■ **Work required**: What do the lines from the top of the data through the line with "FURROW_DARK = (0.012, 0.001, 0.022, 1)" say? Quote them exactly and include both ends.

----

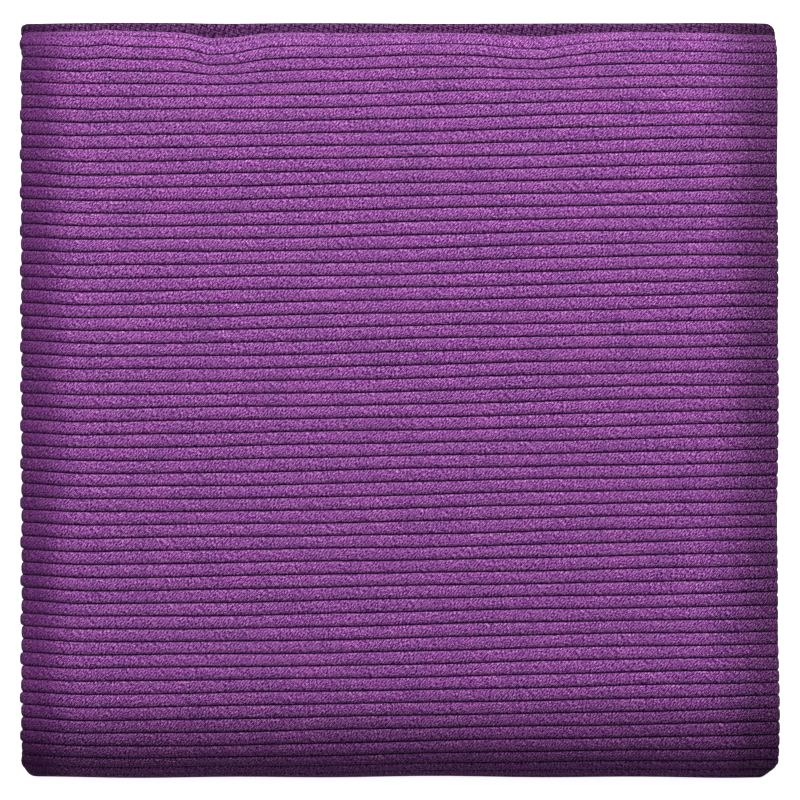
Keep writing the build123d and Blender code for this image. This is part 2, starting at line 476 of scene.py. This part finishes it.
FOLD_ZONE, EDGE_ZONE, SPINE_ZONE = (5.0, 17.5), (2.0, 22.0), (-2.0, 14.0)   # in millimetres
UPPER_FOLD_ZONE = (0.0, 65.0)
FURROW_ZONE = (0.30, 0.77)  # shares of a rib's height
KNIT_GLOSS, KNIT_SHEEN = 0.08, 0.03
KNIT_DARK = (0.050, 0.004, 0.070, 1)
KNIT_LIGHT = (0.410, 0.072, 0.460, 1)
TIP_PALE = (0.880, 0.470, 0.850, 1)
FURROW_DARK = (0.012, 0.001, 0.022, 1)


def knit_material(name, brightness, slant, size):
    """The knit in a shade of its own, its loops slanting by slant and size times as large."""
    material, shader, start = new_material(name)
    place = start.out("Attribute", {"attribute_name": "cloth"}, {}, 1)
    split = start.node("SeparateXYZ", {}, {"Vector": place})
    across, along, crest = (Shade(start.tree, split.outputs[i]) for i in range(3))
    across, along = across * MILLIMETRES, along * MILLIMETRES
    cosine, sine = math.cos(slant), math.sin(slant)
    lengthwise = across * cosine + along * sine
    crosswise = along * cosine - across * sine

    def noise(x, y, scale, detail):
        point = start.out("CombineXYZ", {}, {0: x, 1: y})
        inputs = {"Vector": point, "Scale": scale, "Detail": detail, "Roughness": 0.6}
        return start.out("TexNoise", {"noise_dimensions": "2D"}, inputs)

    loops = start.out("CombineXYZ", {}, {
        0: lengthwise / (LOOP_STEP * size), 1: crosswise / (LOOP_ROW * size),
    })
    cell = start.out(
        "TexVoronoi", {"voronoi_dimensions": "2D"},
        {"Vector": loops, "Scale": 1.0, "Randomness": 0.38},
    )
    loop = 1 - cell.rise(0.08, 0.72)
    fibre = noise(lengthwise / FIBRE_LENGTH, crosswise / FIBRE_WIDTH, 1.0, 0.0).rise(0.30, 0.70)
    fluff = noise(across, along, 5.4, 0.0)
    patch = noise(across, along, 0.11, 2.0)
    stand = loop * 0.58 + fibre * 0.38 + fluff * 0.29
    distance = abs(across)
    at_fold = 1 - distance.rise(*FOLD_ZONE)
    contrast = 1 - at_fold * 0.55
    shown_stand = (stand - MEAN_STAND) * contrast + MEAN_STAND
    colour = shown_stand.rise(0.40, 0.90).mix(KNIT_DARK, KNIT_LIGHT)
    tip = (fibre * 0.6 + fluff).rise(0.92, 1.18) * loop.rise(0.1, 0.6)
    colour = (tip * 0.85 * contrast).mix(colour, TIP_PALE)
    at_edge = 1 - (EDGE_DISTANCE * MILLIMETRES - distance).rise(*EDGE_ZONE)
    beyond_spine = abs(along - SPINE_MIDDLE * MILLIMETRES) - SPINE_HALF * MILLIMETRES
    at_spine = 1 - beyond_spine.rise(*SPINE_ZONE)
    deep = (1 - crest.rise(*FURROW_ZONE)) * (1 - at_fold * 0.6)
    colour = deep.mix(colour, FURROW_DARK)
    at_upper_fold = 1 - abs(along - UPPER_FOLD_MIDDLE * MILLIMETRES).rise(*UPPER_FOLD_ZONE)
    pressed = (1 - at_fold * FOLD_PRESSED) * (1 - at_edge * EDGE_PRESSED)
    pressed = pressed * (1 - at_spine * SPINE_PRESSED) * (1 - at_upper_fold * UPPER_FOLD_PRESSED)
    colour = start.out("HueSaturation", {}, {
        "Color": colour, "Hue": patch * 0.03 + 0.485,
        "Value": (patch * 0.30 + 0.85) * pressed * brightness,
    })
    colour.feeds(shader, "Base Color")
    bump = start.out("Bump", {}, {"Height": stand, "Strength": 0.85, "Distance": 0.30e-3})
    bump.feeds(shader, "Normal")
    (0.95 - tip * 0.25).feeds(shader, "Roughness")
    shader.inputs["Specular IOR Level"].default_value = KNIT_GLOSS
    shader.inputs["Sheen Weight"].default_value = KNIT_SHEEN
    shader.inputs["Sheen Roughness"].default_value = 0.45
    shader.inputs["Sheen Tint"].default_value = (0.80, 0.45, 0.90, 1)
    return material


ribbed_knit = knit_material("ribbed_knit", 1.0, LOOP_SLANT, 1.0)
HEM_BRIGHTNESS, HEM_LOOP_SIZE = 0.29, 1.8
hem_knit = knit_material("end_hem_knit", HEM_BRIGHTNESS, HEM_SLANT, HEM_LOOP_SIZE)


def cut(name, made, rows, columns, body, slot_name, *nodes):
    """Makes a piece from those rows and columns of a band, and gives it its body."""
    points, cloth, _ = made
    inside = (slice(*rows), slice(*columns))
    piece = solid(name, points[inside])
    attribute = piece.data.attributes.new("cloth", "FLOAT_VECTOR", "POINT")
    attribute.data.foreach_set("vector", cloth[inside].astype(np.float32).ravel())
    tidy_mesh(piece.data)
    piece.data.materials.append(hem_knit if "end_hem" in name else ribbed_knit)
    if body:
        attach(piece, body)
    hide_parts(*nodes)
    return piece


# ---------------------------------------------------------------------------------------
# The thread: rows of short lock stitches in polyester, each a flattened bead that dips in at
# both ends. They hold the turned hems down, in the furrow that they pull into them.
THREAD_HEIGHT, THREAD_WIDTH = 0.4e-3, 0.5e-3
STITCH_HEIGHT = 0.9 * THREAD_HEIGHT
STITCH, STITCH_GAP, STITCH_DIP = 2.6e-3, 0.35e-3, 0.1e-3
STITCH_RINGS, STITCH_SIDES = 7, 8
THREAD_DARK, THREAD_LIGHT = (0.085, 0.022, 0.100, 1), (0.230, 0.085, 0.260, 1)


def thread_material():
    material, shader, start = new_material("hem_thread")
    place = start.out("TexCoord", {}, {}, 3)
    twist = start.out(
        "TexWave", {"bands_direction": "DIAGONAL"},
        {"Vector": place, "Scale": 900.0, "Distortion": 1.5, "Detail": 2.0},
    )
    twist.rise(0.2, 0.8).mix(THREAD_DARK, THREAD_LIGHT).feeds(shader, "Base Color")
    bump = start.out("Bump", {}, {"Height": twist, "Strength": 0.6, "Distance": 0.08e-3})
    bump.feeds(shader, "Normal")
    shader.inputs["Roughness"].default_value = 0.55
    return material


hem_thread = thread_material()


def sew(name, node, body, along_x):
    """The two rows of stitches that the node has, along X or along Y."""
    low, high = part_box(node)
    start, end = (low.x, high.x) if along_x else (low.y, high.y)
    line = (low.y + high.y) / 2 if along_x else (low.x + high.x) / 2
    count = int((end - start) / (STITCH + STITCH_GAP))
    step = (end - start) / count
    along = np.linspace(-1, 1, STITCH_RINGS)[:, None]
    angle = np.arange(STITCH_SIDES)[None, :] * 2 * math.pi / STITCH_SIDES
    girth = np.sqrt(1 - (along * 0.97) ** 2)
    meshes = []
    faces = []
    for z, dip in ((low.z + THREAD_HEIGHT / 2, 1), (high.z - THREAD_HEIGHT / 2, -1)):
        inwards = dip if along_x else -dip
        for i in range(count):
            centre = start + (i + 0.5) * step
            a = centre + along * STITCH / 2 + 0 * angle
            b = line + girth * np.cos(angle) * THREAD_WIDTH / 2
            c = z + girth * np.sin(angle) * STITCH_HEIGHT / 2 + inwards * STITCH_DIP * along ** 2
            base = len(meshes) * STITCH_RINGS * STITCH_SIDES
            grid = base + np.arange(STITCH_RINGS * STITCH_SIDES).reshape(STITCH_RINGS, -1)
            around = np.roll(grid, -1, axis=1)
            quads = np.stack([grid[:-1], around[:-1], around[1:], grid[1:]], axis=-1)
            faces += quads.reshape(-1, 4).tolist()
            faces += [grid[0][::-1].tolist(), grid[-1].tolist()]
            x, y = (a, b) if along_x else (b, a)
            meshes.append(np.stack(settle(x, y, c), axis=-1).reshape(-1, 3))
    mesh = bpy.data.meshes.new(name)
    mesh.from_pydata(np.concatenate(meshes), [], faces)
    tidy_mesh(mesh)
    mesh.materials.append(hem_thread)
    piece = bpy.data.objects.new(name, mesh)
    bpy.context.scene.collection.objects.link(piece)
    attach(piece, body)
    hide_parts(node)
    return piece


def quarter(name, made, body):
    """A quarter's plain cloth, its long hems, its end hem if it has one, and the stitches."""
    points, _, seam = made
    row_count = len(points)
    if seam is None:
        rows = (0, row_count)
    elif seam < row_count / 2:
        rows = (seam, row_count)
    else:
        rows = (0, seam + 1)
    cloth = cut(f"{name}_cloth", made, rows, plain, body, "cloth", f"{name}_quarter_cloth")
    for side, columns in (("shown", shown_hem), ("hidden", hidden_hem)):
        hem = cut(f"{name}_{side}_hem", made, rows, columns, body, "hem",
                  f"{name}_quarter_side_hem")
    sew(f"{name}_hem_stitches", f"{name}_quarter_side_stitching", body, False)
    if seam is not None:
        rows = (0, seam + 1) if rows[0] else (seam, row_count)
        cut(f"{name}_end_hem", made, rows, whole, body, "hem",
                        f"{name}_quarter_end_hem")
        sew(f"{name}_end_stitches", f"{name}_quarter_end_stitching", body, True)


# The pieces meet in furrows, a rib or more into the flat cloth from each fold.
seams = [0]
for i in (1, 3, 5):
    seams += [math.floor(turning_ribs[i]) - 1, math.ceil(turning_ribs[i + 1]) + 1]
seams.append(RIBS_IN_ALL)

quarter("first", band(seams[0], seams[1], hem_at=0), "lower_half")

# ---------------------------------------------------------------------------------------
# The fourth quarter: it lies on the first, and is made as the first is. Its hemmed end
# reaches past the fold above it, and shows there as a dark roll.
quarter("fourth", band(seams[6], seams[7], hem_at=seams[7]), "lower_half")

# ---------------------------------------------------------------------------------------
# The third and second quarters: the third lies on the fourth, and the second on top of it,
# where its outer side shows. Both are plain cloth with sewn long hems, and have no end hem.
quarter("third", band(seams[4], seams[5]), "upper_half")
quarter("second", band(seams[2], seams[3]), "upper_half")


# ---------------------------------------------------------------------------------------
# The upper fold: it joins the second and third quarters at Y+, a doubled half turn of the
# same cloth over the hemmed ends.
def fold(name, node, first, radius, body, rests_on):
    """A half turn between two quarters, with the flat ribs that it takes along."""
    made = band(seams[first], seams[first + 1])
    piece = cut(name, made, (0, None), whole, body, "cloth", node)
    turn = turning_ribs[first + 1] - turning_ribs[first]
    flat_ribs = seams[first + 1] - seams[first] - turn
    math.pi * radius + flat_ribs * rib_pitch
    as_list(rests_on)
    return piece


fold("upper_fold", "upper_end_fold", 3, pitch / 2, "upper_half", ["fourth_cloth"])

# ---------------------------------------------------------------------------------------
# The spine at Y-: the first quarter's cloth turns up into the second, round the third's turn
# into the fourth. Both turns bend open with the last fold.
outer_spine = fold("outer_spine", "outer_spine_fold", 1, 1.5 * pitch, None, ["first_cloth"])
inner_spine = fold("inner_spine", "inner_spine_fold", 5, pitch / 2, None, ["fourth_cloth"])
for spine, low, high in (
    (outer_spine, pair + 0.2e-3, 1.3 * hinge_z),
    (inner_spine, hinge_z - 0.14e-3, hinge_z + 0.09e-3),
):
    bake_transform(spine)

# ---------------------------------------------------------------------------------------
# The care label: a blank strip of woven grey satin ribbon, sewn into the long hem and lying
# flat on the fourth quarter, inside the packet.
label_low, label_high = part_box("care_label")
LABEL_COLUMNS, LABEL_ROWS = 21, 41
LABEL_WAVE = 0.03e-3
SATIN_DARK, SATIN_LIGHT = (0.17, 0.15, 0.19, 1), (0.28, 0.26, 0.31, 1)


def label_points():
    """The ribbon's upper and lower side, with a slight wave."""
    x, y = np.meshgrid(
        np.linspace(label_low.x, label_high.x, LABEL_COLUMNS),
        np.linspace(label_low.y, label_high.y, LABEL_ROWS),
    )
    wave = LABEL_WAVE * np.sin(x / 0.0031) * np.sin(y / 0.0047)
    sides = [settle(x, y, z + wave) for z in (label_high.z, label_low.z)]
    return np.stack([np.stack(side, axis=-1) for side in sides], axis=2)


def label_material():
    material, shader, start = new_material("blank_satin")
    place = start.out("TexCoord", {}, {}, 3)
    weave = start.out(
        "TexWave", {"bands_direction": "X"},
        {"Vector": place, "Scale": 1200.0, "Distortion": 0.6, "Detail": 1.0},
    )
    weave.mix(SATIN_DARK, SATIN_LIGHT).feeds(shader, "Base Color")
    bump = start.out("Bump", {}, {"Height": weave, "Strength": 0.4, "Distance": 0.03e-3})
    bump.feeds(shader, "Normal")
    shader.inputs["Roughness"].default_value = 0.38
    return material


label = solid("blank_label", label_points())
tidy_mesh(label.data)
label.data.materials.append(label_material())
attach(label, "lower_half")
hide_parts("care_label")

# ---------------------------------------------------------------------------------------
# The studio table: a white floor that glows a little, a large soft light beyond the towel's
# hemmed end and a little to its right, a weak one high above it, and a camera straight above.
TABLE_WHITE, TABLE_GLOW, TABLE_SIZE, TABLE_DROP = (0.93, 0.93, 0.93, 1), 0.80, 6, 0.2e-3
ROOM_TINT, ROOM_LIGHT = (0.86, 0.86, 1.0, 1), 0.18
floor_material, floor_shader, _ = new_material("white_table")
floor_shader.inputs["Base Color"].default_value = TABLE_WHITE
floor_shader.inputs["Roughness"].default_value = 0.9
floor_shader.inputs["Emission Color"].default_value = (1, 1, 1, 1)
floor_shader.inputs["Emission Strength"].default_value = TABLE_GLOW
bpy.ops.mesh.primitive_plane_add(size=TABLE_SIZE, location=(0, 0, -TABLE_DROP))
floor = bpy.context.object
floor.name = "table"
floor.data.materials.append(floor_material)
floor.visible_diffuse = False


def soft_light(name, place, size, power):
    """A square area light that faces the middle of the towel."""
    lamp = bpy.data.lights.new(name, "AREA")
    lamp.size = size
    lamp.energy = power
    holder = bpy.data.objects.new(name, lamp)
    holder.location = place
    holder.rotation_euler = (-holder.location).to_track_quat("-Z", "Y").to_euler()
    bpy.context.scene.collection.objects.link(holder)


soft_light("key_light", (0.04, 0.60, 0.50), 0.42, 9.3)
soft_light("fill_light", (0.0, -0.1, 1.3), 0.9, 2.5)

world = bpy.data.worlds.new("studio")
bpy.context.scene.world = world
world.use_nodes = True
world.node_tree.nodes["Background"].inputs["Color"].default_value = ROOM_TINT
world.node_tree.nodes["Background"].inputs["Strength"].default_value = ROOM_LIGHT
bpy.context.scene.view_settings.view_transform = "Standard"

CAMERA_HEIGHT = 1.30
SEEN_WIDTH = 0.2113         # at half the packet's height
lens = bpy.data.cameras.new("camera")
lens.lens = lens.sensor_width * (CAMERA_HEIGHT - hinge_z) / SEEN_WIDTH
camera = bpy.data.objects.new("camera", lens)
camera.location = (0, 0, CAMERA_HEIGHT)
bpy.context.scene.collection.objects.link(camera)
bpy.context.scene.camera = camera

----

■ **The answer**:
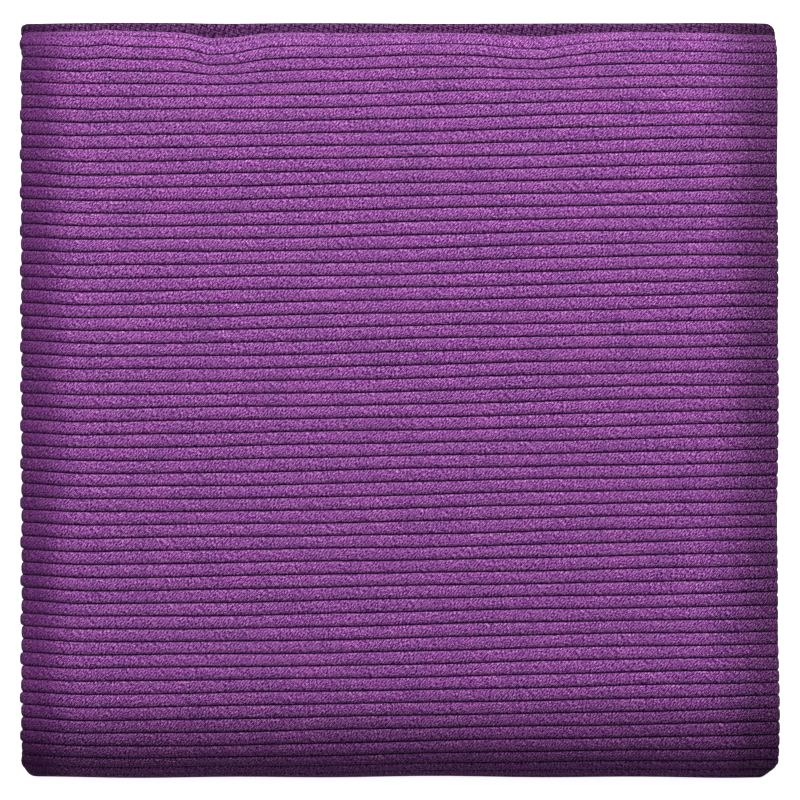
Keep writing the build123d and Blender code for this image. This is part 2, starting at line 476 of scene.py. This part finishes it.
FOLD_ZONE, EDGE_ZONE, SPINE_ZONE = (5.0, 17.5), (2.0, 22.0), (-2.0, 14.0)   # in millimetres
UPPER_FOLD_ZONE = (0.0, 65.0)
FURROW_ZONE = (0.30, 0.77)  # shares of a rib's height
KNIT_GLOSS, KNIT_SHEEN = 0.08, 0.03
KNIT_DARK = (0.050, 0.004, 0.070, 1)
KNIT_LIGHT = (0.410, 0.072, 0.460, 1)
TIP_PALE = (0.880, 0.470, 0.850, 1)
FURROW_DARK = (0.012, 0.001, 0.022, 1)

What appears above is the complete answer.